Najciekawsza – biorąc pod uwagę sponsorów Akcji Demokracji – była seria pytań o to, jak przy protestach ulicznych wykorzystać pomoc „z zagranicy”. Wśród pomysłów podsuwanych przez fundację swoim sympatykom znalazło się „skłonienie Komisji Europejskiej do rozpoczęcia procedury pozbawienia Polski prawa głosu w Radzie Europejskiej, dopóki nie zostanie przywrócony porządek demokratyczny” oraz „ustanowienie w nadchodzącym budżecie Unii specjalnych mechanizmów finansowania organizacji społeczeństwa obywatelskiego w Polsce”.

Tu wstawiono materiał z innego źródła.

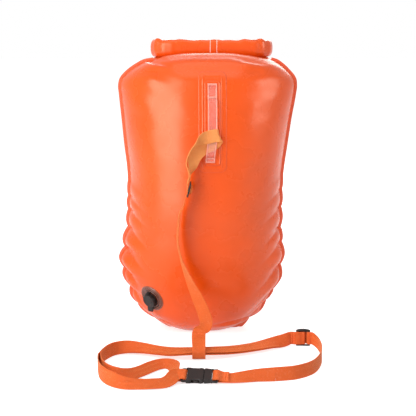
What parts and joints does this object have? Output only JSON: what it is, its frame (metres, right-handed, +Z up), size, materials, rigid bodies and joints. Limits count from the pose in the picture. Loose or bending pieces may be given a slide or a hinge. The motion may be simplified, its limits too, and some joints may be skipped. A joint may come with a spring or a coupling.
{
  "type": "swim buoy",
  "caption": "Inflated roll-top swim buoy bag with an air valve on each chamber, a clear front strap, and an adjustable leash to a buckled waist belt.",
  "frame": {"origin": "middle of the flattened base that the bag stands on", "axes": "+Z up through the bag to its rolled mouth, +X to the viewer's right, +Y away from the viewer, so the leash and belt lie towards -Y"},
  "size_m": [0.3355, 0.4301, 0.4743],
  "materials": {
    "bag_sheet": "glossy welded PVC sheet",
    "neck_sheet": "glossy PVC sheet, wound up",
    "liner": "dull inner film",
    "stiffener": "dull stiff strip",
    "webbing": "woven webbing, slightly glossy",
    "clear_pvc": "clear flexible PVC",
    "hardware": "black moulded plastic, satin",
    "valve_plastic": "black flexible plastic, satin",
    "smoked_pvc": "dark see-through PVC",
    "check_rubber": "thin matt rubber"
  },
  "bodies": {
    "bag": {"front_panel": "bag_sheet", "back_panel": "bag_sheet", "front_liner": "liner", "back_liner": "liner", "rolled_neck": "neck_sheet", "mouth_stiffener": "stiffener", "roll_tab_left": "webbing", "roll_tab_right": "webbing", "roll_buckle_female": "hardware", "strap_patch": "bag_sheet", "strap_base_sheet": "bag_sheet", "clear_strap": "clear_pvc", "front_valve_flange": "smoked_pvc", "front_valve_collar": "valve_plastic", "front_valve_retainer": "valve_plastic", "rear_valve_flange": "smoked_pvc", "rear_valve_collar": "valve_plastic", "rear_valve_retainer": "valve_plastic"},
    "front_valve_cap": {"front_valve_cap": "valve_plastic"},
    "front_valve_diaphragm": {"front_valve_diaphragm": "check_rubber"},
    "rear_valve_cap": {"rear_valve_cap": "valve_plastic"},
    "rear_valve_diaphragm": {"rear_valve_diaphragm": "check_rubber"},
    "roll_buckle_male": {"roll_buckle_male": "hardware"},
    "leash_loop": {"leash_loop": "webbing"},
    "leash_slider": {"leash_slider": "hardware"},
    "leash_strap": {"leash_strap": "webbing"},
    "belt": {"belt_webbing": "webbing", "belt_buckle_female": "hardware"},
    "belt_buckle_male": {"belt_buckle_male": "hardware"},
    "belt_slider": {"belt_slider": "hardware"}
  },
  "joints": [
    {"name": "front_cap_hinge", "type": "hinge", "parent": "bag", "child": "front_valve_cap", "pos_m": [-0.08965, -0.06268, 0.07263], "axis": [-0.7689, 0.6394, 0], "range_deg": [0, 105]},
    {"name": "rear_cap_hinge", "type": "hinge", "parent": "bag", "child": "rear_valve_cap", "pos_m": [-0.08969, 0.06337, 0.07263], "axis": [0.7652, 0.6437, 0], "range_deg": [0, 105]},
    {"name": "front_check_slide", "type": "slide", "parent": "bag", "child": "front_valve_diaphragm", "axis": [0.5931, 0.7132, 0.3736], "range_m": [0, 0.0014]},
    {"name": "rear_check_slide", "type": "slide", "parent": "bag", "child": "rear_valve_diaphragm", "axis": [0.5972, -0.7099, 0.3735], "range_m": [0, 0.0014]},
    {"name": "roll_buckle_release", "type": "slide", "parent": "bag", "child": "roll_buckle_male", "axis": [1, 0, 0], "range_m": [0, 0.028], "deforming": ["roll_buckle_male", "roll_tab_right"]},
    {"name": "leash_loop_slide", "type": "slide", "parent": "bag", "child": "leash_loop", "axis": [-0.0016, 0.1121, 0.9937], "range_m": [0, 0.036]},
    {"name": "leash_slider_slide", "type": "slide", "parent": "leash_loop", "child": "leash_slider", "axis": [-0.225, 0, -0.9744], "range_m": [-0.008, 0], "deforming": ["leash_loop"]},
    {"name": "leash_swing", "type": "hinge", "parent": "leash_loop", "child": "leash_strap", "pos_m": [-0.02921, -0.1165, 0.22917], "axis": [-1, 0, 0], "range_deg": [0, 75], "deforming": ["leash_loop"]},
    {"name": "belt_swing", "type": "hinge", "parent": "leash_strap", "child": "belt", "pos_m": [-0.007, -0.184, 0.0132], "axis": [-1, 0, 0], "range_deg": [-28, 68]},
    {"name": "belt_buckle_release", "type": "slide", "parent": "belt", "child": "belt_buckle_male", "axis": [0.9962, -0.0872, 0], "range_m": [0, 0.028], "deforming": ["belt_buckle_male", "belt_webbing"]},
    {"name": "belt_slider_slide", "type": "slide", "parent": "belt", "child": "belt_slider", "axis": [0.9976, -0.0698, 0], "range_m": [-0.01, 0.003], "deforming": ["belt_webbing"]}
  ]
}
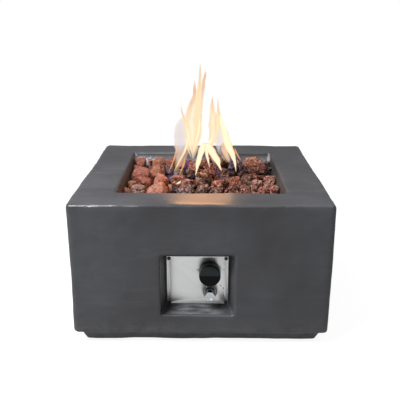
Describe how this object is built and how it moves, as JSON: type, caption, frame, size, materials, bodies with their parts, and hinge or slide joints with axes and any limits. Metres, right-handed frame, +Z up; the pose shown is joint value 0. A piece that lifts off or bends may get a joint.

Akcja Demokracja w 2017 roku:
Łańcuch Światła
Głośna akcja w 240 miejscowościach. Fundacja nawoływała do protestu przeciwko reformie sądownictwa. Niezalezna.pl ujawniła, że Akcja Demokracja zaangażowana była w finansowanie „świec dla protestujących, wynajmu sprzętu nagłaśniającego, kampanii w Internecie (...), kosztów przewozu setek ludzi”.
Billboardy o KRS
W marcu na ulicach stolicy zawisły za pieniądze Akcji Demokracji billboardy z cytatami Jarosława i Lecha Kaczyńskich o Krajowej Radzie Sądownictwa. Miały one pokazywać, że politycy ci różnili się w ocenie KRS. Billboardy rozmieszczono m.in. przy siedzibie resortu sprawiedliwości oraz Kancelarii Premiera.
Przyjąć uchodźców
Akcja Demokracja wystosowała zbieżny z linią Brukseli i Berlina apel: „Wybierzmy solidarność zamiast strachu”. Można w nim było przeczytać: „Sprzeciwiamy się odrażającemu szczuciu na ofiary wojen i innych kryzysów, które narzuca nam dziś polska władza. Opowiadamy się po stronie solidarności europejskiej”.
W obronie teatru
Inicjatywa wymierzona w nowego dyrektora Teatru Polskiego we Wrocławiu, aktora Cezarego Przybylskiego, któremu zarzucono „rażący brak kompetencji”. Poprzednim dyrektorem placówki był Krzysztof Mieszkowski, polityk Nowoczesnej, który zasłynął planami wystawienia sztuki z udziałem „aktorów” porno.
Przeciw marszałkowi
„Marszałku Kuchciński, przed karą nie uciekniesz!”, czyli donos do prokuratury na marszałka Sejmu. „Z 16 na 17 grudnia, poza główną salą obrad i z pogwałceniem sejmowego regulaminu przepchnięto najważniejszą z ustaw – budżet naszego kraju. Tego polska demokracja jeszcze nie widziała” – stwierdziła w piśmie AD.